It’s very readable. But cucumber has one big downside:

Steps maintenance

All steps are global and a instance variable from one step is accessible in another step.
In big project it can easy lead to mess.
Also you can read some rants about cucumber:

Previously we also use cucumber as tool for user stories.
Lately we found that our customers NEVER read cucumber features.
So do we need it anymore? Let’s check alternatives.

As you probably know, cucumber use internally Capybara for steps implementation. And there is even more – latest version of Capybara comes with a built in DSL for creating descriptive acceptance tests!

So we decided to switch to pure rspec+capybara testing.
We moved our features to spec/acceptance directory.
Let’s look at rspec+capybara example.

RSpec+Capybara example

$ cat spec/acceptance/signup_feature_spec.rb
feature "User signup" do
  background do
    @user = Factory(:user, :email => 'jack@daniles.com', :password => 'qwerty')
  end
 
  scenario "Signing in with correct credentials" do
    page.visit "/sessions/new"
    page.fill_in "email", :with => "jack@daniles.com"
    page.fill_in "password", :with => "qwerty"
    page.click_button "Login"
    page.should have_content("Welcome, jack@daniles.com!")
  end
 
  scenario "User tries to sign in with incorrect password" do
    page.visit "/sessions/new"
    page.fill_in "email", :with => "jack@daniles.com"
    page.fill_in "password", :with => "bla"
    page.click_button "Login"
    page.should have_content("Invalid credentials")
  end
end

Thus approach has one big benefit:

Feature description and feature implementation are located together.

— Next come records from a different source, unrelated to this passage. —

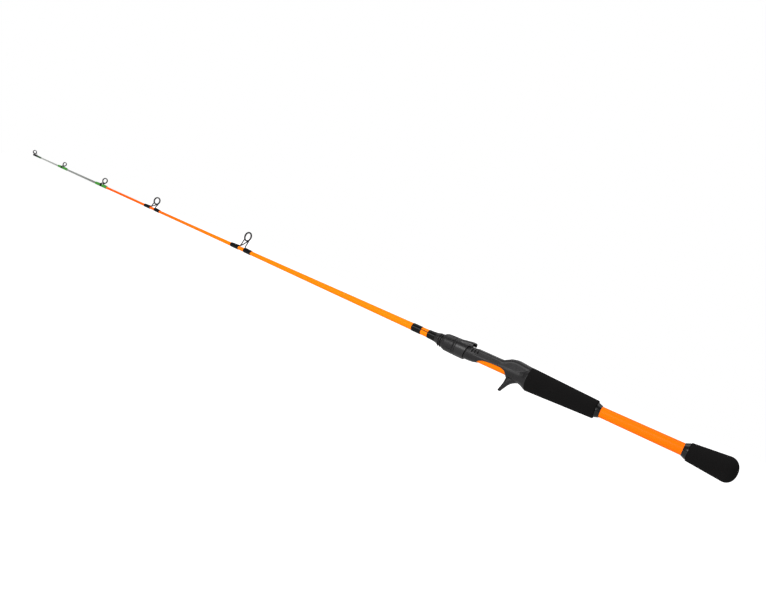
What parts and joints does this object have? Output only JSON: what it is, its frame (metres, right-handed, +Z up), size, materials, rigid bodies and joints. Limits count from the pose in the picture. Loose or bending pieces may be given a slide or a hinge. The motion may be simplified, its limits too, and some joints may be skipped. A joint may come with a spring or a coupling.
{
  "type": "ice fishing rod",
  "caption": "Casting-style ice fishing rod: tapered blank with ringed line guides, trigger reel seat with a screw-down hood, foam grip and foam butt knob.",
  "frame": {"origin": "centre of the flat saddle that a reel's foot rests on, on top of the reel seat", "axes": "+X along the rod from the tip to the butt, +Z up out of the saddle towards the line guides, +Y to the right when looking from the butt to the tip"},
  "size_m": [1.211, 0.0264, 0.0518],
  "materials": {
    "blank_lacquer": "clear-coated translucent orange tube, redder at the tip end and more amber in the middle",
    "solid_tip_resin": "semi-gloss grey solid glass tip",
    "guide_frame_metal": "dark gunmetal plated wire",
    "guide_ring_ceramic": "polished dark ceramic",
    "black_wrap": "black thread under clear gloss epoxy",
    "green_wrap": "green thread under clear gloss epoxy",
    "seat_plastic": "moulded graphite-filled nylon, matte",
    "hood_plastic": "moulded nylon, satin",
    "nut_plastic": "moulded nylon with raised grip panels, matte",
    "arbor_foam": "rigid foam arbor, hidden inside the seat",
    "grip_foam": "closed-cell EVA foam, ground matte",
    "check_rubber": "black moulded winding check, semi-gloss"
  },
  "bodies": {
    "root": {"blank": "blank_lacquer", "blank_tip": "solid_tip_resin", "butt_knob": "grip_foam", "front_arbor": "arbor_foam", "grip_winding_check": "check_rubber", "guide_1_frame": "guide_frame_metal", "guide_1_front_wrap": "black_wrap", "guide_1_rear_wrap": "black_wrap", "guide_1_ring": "guide_ring_ceramic", "guide_2_frame": "guide_frame_metal", "guide_2_front_wrap": "black_wrap", "guide_2_rear_wrap": "black_wrap", "guide_2_ring": "guide_ring_ceramic", "guide_3_frame": "guide_frame_metal", "guide_3_front_wrap": "green_wrap", "guide_3_rear_wrap": "green_wrap", "guide_3_ring": "guide_ring_ceramic", "guide_3_trim_band": "black_wrap", "guide_4_frame": "guide_frame_metal", "guide_4_front_wrap": "green_wrap", "guide_4_rear_wrap": "green_wrap", "guide_4_ring": "guide_ring_ceramic", "guide_4_trim_band": "black_wrap", "handle_wrap_front": "black_wrap", "handle_wrap_rear": "black_wrap", "hook_keeper": "guide_frame_metal", "knob_winding_check": "check_rubber", "rear_arbor": "arbor_foam", "rear_grip": "grip_foam", "seat_body": "seat_plastic", "tip_top_frame": "guide_frame_metal", "tip_top_ring": "guide_ring_ceramic", "tip_wrap": "green_wrap", "window_sleeve": "blank_lacquer"},
    "hood": {"sliding_hood": "hood_plastic"},
    "nut": {"locking_nut": "nut_plastic"}
  },
  "joints": [
    {"name": "hood_slide", "type": "slide", "parent": "root", "child": "hood", "axis": [1, 0, 0], "range_m": [-0.009, 0]},
    {"name": "nut_turn", "type": "hinge", "parent": "hood", "child": "nut", "pos_m": [-0.05, 0, -0.0079], "axis": [1, 0, 0], "range_deg": [-1296, 0]}
  ],
  "couplings": [
    {"joint": "hood_slide", "follows": "nut_turn", "m_per_rad": 0.00039789}
  ]
}
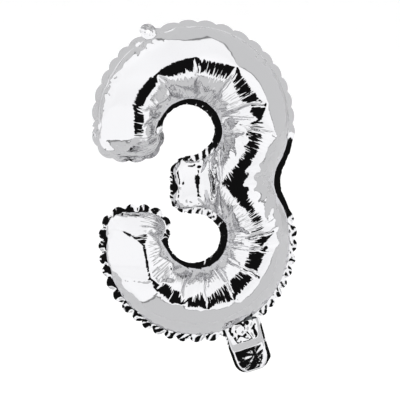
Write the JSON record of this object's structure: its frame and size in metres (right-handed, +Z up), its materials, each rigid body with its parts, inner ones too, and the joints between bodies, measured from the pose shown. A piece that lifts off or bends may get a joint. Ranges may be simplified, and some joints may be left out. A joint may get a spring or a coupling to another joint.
{
  "type": "foil number balloon",
  "caption": "Silver foil balloon in the shape of the number three, blown up, with a hanging tab and a flat neck folded up behind.",
  "frame": {"origin": "centre of the hanging hole in the tab at the upper left, in the seam's plane", "axes": "+X to the right of the digit seen from the front, +Y away from its front through the seam, +Z up the digit"},
  "size_m": [0.2074, 0.0668, 0.3544],
  "materials": {
    "foil": "mirror bright metallised film",
    "valve_film": "clear to milky polyethylene film",
    "release_ink": "thin printed coating"
  },
  "bodies": {
    "envelope": {"front_panel": "foil", "back_panel": "foil", "seam_flange": "foil", "valve_front_film": "valve_film", "valve_back_film": "valve_film", "valve_release_patch": "release_ink"},
    "neck": {"neck_front_film": "foil", "neck_back_film": "foil", "neck_side_welds": "foil"},
    "tail": {"tail_front_film": "foil", "tail_back_film": "foil", "tail_side_welds": "foil"},
    "flap": {"valve_flap": "valve_film"}
  },
  "joints": [
    {"name": "neck_fold", "type": "hinge", "parent": "envelope", "child": "neck", "pos_m": [0.09571, 0, -0.3003], "axis": [0.9563, 0, 0.2924], "range_deg": [-75, 75]},
    {"name": "tail_fold", "type": "hinge", "parent": "neck", "child": "tail", "pos_m": [0.10761, 0.0016, -0.33922], "axis": [0.9563, 0, 0.2924], "range_deg": [-170, 0]},
    {"name": "valve_opening", "type": "hinge", "parent": "envelope", "child": "flap", "pos_m": [0.09218, 0.00028, -0.28873], "axis": [-0.9563, 0, -0.2924], "range_deg": [0, 6], "stiffness_Nm_per_rad": 0.001}
  ]
}
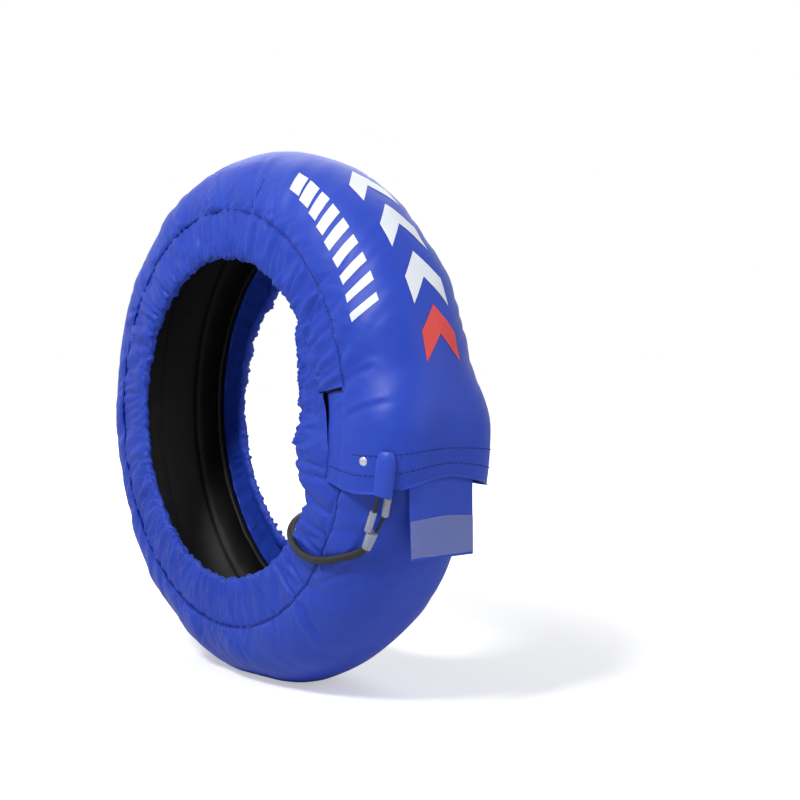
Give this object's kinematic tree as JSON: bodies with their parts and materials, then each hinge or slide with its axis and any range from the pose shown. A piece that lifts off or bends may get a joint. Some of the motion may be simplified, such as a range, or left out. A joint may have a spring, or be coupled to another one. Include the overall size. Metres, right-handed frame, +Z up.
{
  "type": "motorcycle tire warmer",
  "caption": "Motorcycle tire warmer: padded blue nylon belt for a front tyre, with gathered side skirts, black heat-resistant lining, closing flap and supply cable.",
  "frame": {"origin": "middle of the small flat spot on which the wrapped belt stands on the floor", "axes": "+Z up, +Y along the wheel's axle, +X towards the closing flap, the cable leaves at -Y"},
  "size_m": [0.63, 0.2794, 0.619],
  "materials": {
    "blue_nylon": "satin coated nylon",
    "blue_skirt_nylon": "satin uncoated nylon",
    "wadding": "matt polyester wadding",
    "black_lining": "matt woven aramid",
    "black_tape": "hook and loop pile",
    "silicone": "matt silicone ribbon",
    "elastic": "braided elastic cord",
    "cable_rubber": "satin black rubber",
    "thermostat_case": "moulded phenolic",
    "nickel": "polished nickel plate",
    "clear_tube": "clear shrink tube",
    "clear_vinyl": "milky clear vinyl"
  },
  "bodies": {
    "root": {"tread_cover": "blue_nylon", "insulation_pad": "wadding", "heating_element": "silicone", "thermostat": "thermostat_case", "thermal_lining": "black_lining", "overlap_tongue": "black_lining", "near_side_skirt": "blue_skirt_nylon", "far_side_skirt": "blue_skirt_nylon", "near_hem_elastic": "elastic", "far_hem_elastic": "elastic", "hook_tape": "black_tape", "loop_tape": "black_tape", "dome_rivet": "nickel", "rivet_washer": "nickel", "cable_tab": "blue_nylon", "live_lead": "cable_rubber", "neutral_lead": "cable_rubber", "live_splice_sleeve": "clear_tube", "neutral_splice_sleeve": "clear_tube", "neutral_tail": "cable_rubber", "cable_boot": "clear_tube", "power_cable": "cable_rubber", "cable_coil": "cable_rubber", "plug_cable": "cable_rubber", "plug_body": "cable_rubber", "plug_live_pin": "nickel", "plug_neutral_pin": "nickel", "info_pocket": "blue_nylon", "pocket_window": "clear_vinyl"}
  },
  "joints": []
}
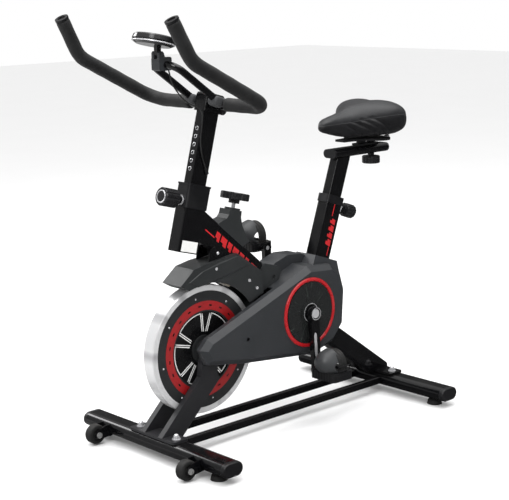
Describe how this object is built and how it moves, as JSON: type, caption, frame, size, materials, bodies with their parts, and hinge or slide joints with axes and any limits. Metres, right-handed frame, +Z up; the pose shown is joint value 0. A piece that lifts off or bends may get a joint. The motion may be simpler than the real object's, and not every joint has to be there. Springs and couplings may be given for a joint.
{
  "type": "exercise bike",
  "caption": "Upright exercise bike with belt-driven front flywheel, friction knob, adjustable bent handlebar and sliding saddle on two floor bars.",
  "frame": {"origin": "on the floor, under the middle of the overall box", "axes": "+X towards the rear of the bike, +Y towards the rider's right, +Z up"},
  "size_m": [0.9466, 0.56, 1.0824],
  "materials": {
    "black_paint": "gloss",
    "grey_shell": "satin",
    "black_plastic": "satin",
    "red_plastic": "gloss",
    "bright_steel": "polished",
    "machined_steel": "satin",
    "disc_plastic": "satin",
    "rubber": "matte",
    "foam": "matte",
    "leatherette": "satin",
    "felt": "matte",
    "screen": "gloss"
  },
  "bodies": {
    "base": {"belt": "rubber", "brake_boss": "grey_shell", "crank_disc": "black_plastic", "crank_ring": "red_plastic", "dome_nuts": "bright_steel", "fender": "grey_shell", "fender_screws": "machined_steel", "flywheel_bearings": "machined_steel", "fork": "black_paint", "frame": "black_paint", "front_stabilizer": "black_paint", "left_cover": "grey_shell", "rails": "black_paint", "rear_stabilizer": "black_paint", "right_cover": "grey_shell", "roller_pins": "bright_steel", "rubber_feet": "rubber", "seat_shroud": "grey_shell", "shell_bearings": "machined_steel", "stabilizer_caps": "black_plastic", "tube_clip": "grey_shell", "tube_collars": "black_plastic"},
    "flywheel": {"flywheel_rim": "bright_steel", "flywheel_disc": "disc_plastic", "small_pulley": "machined_steel", "fly_axle": "machined_steel"},
    "crank": {"spindle": "machined_steel", "big_pulley": "black_plastic", "crank_left": "black_paint", "crank_right": "black_paint", "crank_fasteners": "bright_steel"},
    "left_pedal": {"pedal_left": "black_plastic", "toe_clip_left": "grey_shell"},
    "right_pedal": {"pedal_right": "black_plastic", "toe_clip_right": "grey_shell"},
    "brake": {"brake_rod": "black_paint", "brake_felt": "felt"},
    "resistance_knob": {"brake_knob": "black_plastic"},
    "head_pin": {"head_pull_knob": "black_plastic"},
    "seat_pin": {"seat_pull_knob": "black_plastic"},
    "handlebar_assembly": {"handlebar_post": "black_paint", "handlebar": "black_paint", "grips": "foam", "grip_plugs": "black_plastic", "bar_pads": "foam", "console_bracket": "grey_shell", "cable": "rubber", "cable_grommet": "rubber"},
    "stem_knob": {"clamp_knob": "black_plastic"},
    "console": {"console_body": "black_plastic", "console_screen": "screen"},
    "mode_button": {"console_button": "black_plastic"},
    "seat_mast": {"seat_post": "black_paint", "slider_caps": "black_plastic"},
    "saddle": {"saddle_carriage": "black_paint", "saddle_pad": "leatherette", "saddle_pan": "black_plastic"},
    "saddle_clamp_knob": {"saddle_knob": "black_plastic"},
    "left_roller": {"roller_left": "rubber"},
    "right_roller": {"roller_right": "rubber"}
  },
  "joints": [
    {"name": "flywheel_spin", "type": "hinge", "parent": "base", "child": "flywheel", "pos_m": [-0.23292, 0, 0.248], "axis": [0, 1, 0], "continuous": true},
    {"name": "crank_spin", "type": "hinge", "parent": "base", "child": "crank", "pos_m": [0.08908, 0, 0.292], "axis": [0, 1, 0], "continuous": true},
    {"name": "left_pedal_spin", "type": "hinge", "parent": "crank", "child": "left_pedal", "pos_m": [0.0972, -0.141, 0.13721], "axis": [0, 1, 0], "continuous": true},
    {"name": "right_pedal_spin", "type": "hinge", "parent": "crank", "child": "right_pedal", "pos_m": [0.08097, 0.141, 0.44679], "axis": [0, 1, 0], "continuous": true},
    {"name": "brake_press", "type": "slide", "parent": "base", "child": "brake", "axis": [0.2554, 0, 0.9668], "range_m": [-0.006, 0], "stiffness_N_per_m": 2500, "springref_m": 0.004},
    {"name": "resistance_turn", "type": "hinge", "parent": "brake", "child": "resistance_knob", "pos_m": [-0.1022, 0, 0.61718], "axis": [0.2554, 0, 0.9668], "range_deg": [-720, 720]},
    {"name": "head_pin_pull", "type": "slide", "parent": "base", "child": "head_pin", "axis": [-0.9636, 0, 0.2672], "range_m": [0, 0.008], "stiffness_N_per_m": 900, "springref_m": -0.006},
    {"name": "seat_pin_pull", "type": "slide", "parent": "base", "child": "seat_pin", "axis": [0.9426, 0, -0.3338], "range_m": [0, 0.008], "stiffness_N_per_m": 900, "springref_m": -0.006},
    {"name": "handlebar_height", "type": "slide", "parent": "base", "child": "handlebar_assembly", "axis": [0.2672, 0, 0.9636], "range_m": [-0.025, 0.08]},
    {"name": "stem_knob_turn", "type": "hinge", "parent": "handlebar_assembly", "child": "stem_knob", "pos_m": [-0.14186, 0, 0.84089], "axis": [0.9636, 0, -0.2672], "range_deg": [-360, 360]},
    {"name": "console_tilt", "type": "hinge", "parent": "handlebar_assembly", "child": "console", "pos_m": [-0.33392, 0, 0.988], "axis": [0, 1, 0], "range_deg": [-12, 12]},
    {"name": "mode_button_press", "type": "slide", "parent": "console", "child": "mode_button", "axis": [0.2419, 0, 0.9703], "range_m": [-0.001, 0], "stiffness_N_per_m": 400, "springref_m": 0.0005},
    {"name": "seat_height", "type": "slide", "parent": "base", "child": "seat_mast", "axis": [0.3338, 0, 0.9426], "range_m": [-0.04, 0.1]},
    {"name": "saddle_fore_aft", "type": "slide", "parent": "seat_mast", "child": "saddle", "axis": [1, 0, 0], "range_m": [-0.045, 0.03]},
    {"name": "saddle_knob_turn", "type": "hinge", "parent": "saddle", "child": "saddle_clamp_knob", "pos_m": [0.40608, 0, 0.66], "axis": [0, 0, 1], "range_deg": [-360, 360]},
    {"name": "left_roller_spin", "type": "hinge", "parent": "base", "child": "left_roller", "pos_m": [-0.43692, -0.181, 0.028], "axis": [0, 1, 0], "continuous": true},
    {"name": "right_roller_spin", "type": "hinge", "parent": "base", "child": "right_roller", "pos_m": [-0.43692, 0.181, 0.028], "axis": [0, 1, 0], "continuous": true}
  ],
  "couplings": [
    {"joint": "crank_spin", "follows": "flywheel_spin", "ratio": 0.27739}
  ]
}
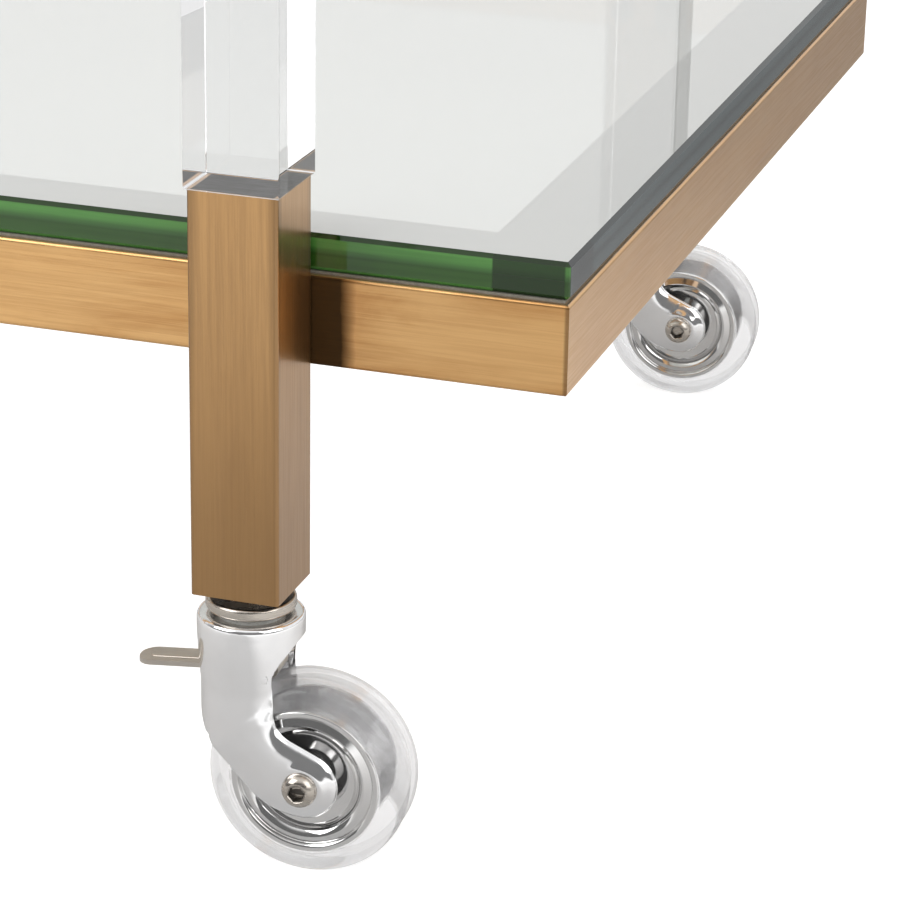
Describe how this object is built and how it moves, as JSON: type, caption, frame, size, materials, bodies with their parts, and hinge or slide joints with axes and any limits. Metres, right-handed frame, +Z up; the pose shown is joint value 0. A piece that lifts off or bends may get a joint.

You don’t need anymore to jump between feature and step files to guess where is implementation for a step.
It’s nice but there are also two downsides.

First downsides is that RSpec documentation output will be too poor and it’s not enough informative:

$ rspec -fs -c spec/acceptance/signup_feature_spec.rb

User signup
  Signing in with correct credentials
  User tries to sign in with incorrect password

Finished in 13.55 seconds
2 examples, 0 failures

Second downside is that scenario does not have anymore exact boundary blocks or steps.
It makes harder to understand the scenario flow.

Real user story often has big scenarios and we realized that cucumber steps were cool.

There were two ways:

  • switch back to cucumber
  • go further and invent

Railswarians never go back :)

Our Solution

If you decided to switch from Cucumber to Capybara acceptance testing try rspec-example steps gem.

With this gem you may use Given/When/Then steps into rspec example!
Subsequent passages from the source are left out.